Philosophy

Sick Boy

All about pride and egos
People probably realised that their philosophy degrees were useless.

This is only a view held by the embittered and the jaded. I don't think anyone gets very far by assuming that everything that has worth does so in direct relation to its usefulness. I'm quite happy with education for its own sake really. Anyway, I wouldn't say that philosophy is entirely useless anyway, at least not in the way that, say, art is. It at least purports to be useful, and I find that its use is really what you make of it anyway.

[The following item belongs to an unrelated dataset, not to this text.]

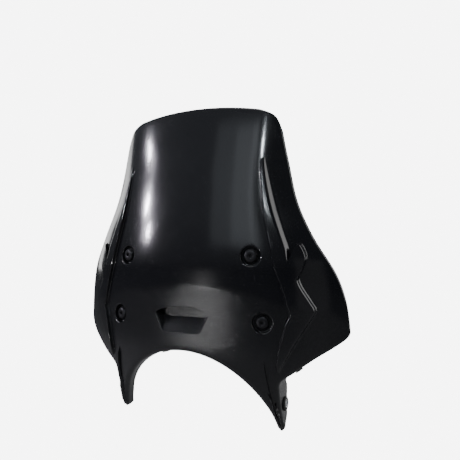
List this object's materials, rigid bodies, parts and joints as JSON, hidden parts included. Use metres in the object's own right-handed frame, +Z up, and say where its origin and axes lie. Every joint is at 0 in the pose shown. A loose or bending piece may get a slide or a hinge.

Beyond that, anyone who went to university for philosophy with the idea it would lead them to a lucrative job or something was sorely mistaken from the get-go anyway, or at the very least, misguided in their intentions. It was their fault for not taking law, or economics, or immunology, or computer science, or whatever. One of my professors (for Ancient Philosophy) stopped in the middle of a particularly difficult lecture on Aristotle's metaphysics once and mentioned that there are probably a few people in the class who are asking themselves what the point of studying any of this is, and how could it possibly ever be useful or relevant to them. He urged that if this is a significant issue, to drop the course immediately and take something else, because they'd probably end up being right.
 

Sick Boy

All about pride and egos
I mean, that's obviously a pretty extreme piece of advice, but I think the point he was making was that anyone who saw the suggestion as being a bit ridiculous would already be the kind of person who tends to see disagreeing with the arguments or aims of a particular theory as a reason to study more, not less.